Esse realinhamento não se limita à esfera comercial. Ao fortalecer laços com a China, o Brasil ganha influência geopolítica, tornando-se um ator central em fóruns como os BRICS e redefinindo seu papel em cadeias de valor globais. Para um país historicamente à margem das decisões econômicas globais, essa é uma oportunidade rara de ascensão estratégica.
No entanto, celebrar esse cenário sem ressalvas seria ingenuidade. A dependência excessiva do mercado chinês traz riscos. Primeiro, a concentração de exportações em um único parceiro torna o Brasil vulnerável a flutuações na demanda chinesa. Segundo, a pressão por expandir a fronteira agrícola pode intensificar conflitos ambientais e fundiários, especialmente na Amazônia e no Cerrado, colocando o país no centro de críticas internacionais.
Além disso, o protecionismo global, estimulado pelo exemplo de Trump, pode levar a retaliações indiretas. A União Europeia, por exemplo, já discute barreiras a produtos associados ao desmatamento, o que afetaria diretamente o agronegócio brasileiro. Assim, para o Brasil, o momento é de ambivalência, há uma janela de ouro para se tornar uma potência agroexportadora, mas isso exige uma estratégia sofisticada que equilibre ganhos imediatos com sustentabilidade de longo prazo. O país tem a chance de escrever um capítulo diferente, mas o risco de tropeçar nas mesmas pedras permanece.

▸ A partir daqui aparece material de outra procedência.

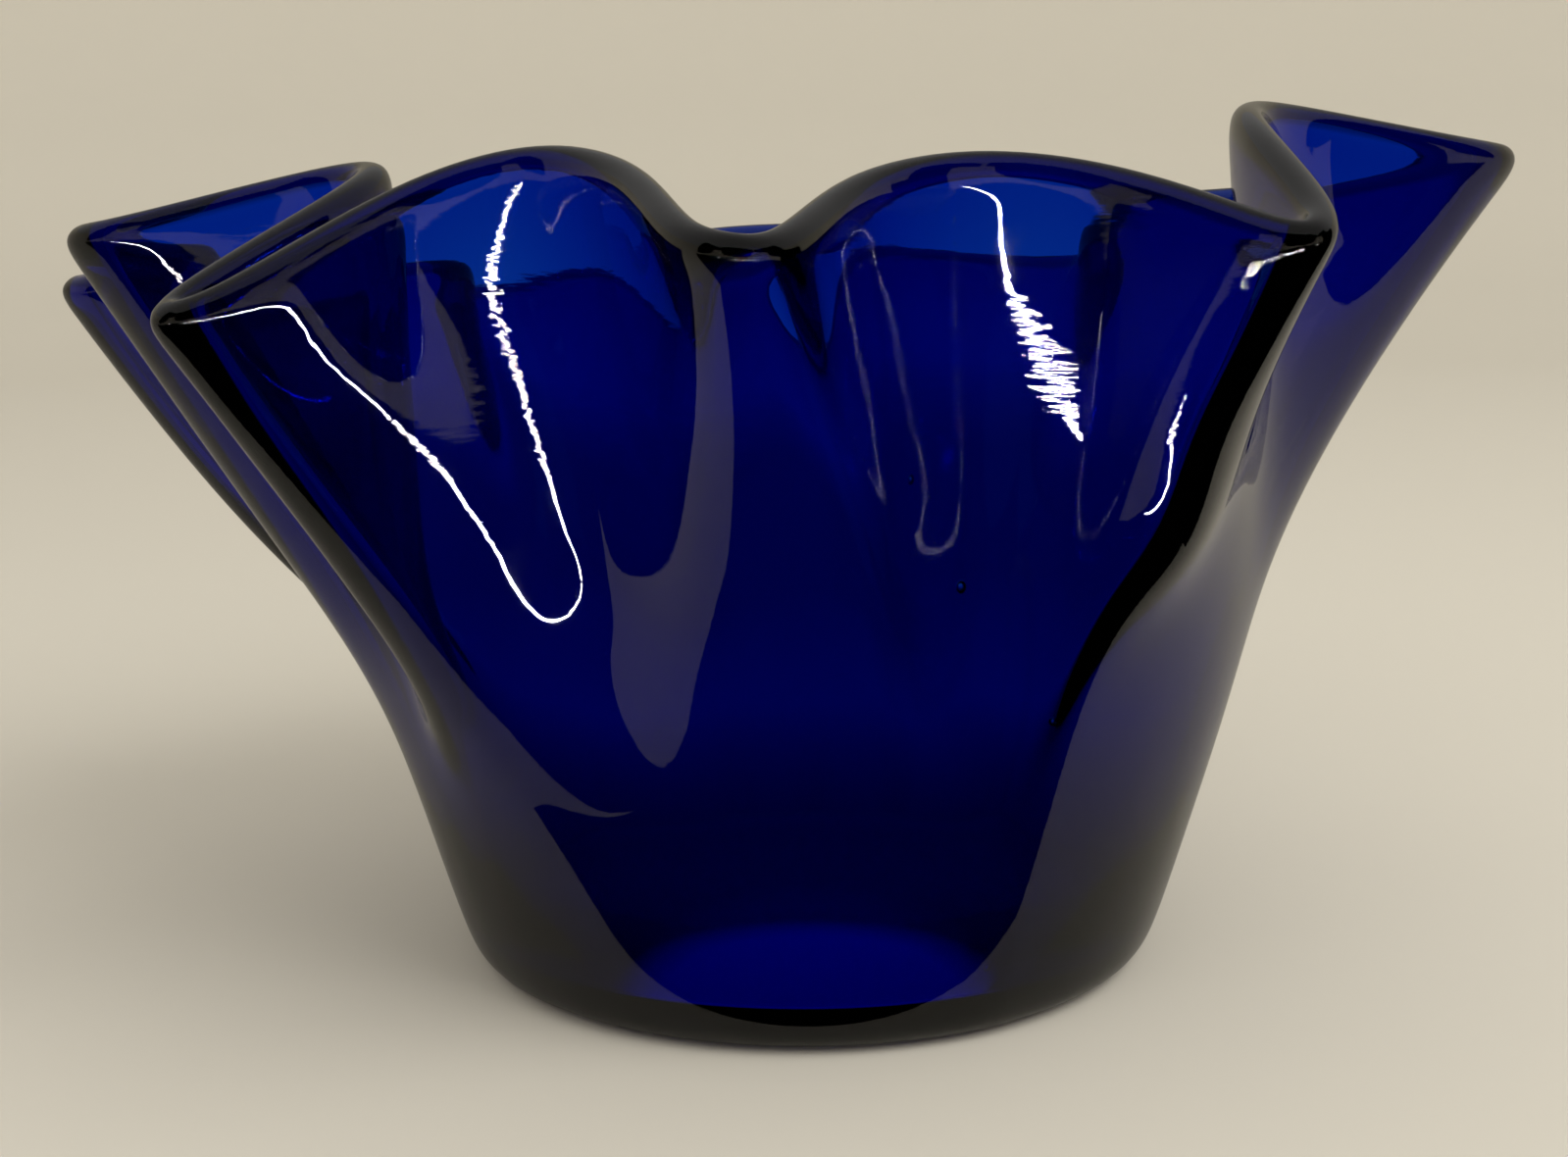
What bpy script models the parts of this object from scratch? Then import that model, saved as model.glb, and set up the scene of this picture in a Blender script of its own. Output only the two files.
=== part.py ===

Enfim, a política trumpista parece subestimar a complexidade das cadeias globais de valor. Ao penalizar importações essenciais e desconsiderar a dependência de mercados externos, o governo cria uma armadilha para seu próprio agronegócio, que levará a custos mais altos, preços deprimidos e concorrentes fortalecidos. Como resultado, o discurso protecionista, em vez de “proteger”, pode acelerar a erosão da competitividade norte-americana, um risco que até um observador periférico, como eu, consegue antever com clareza.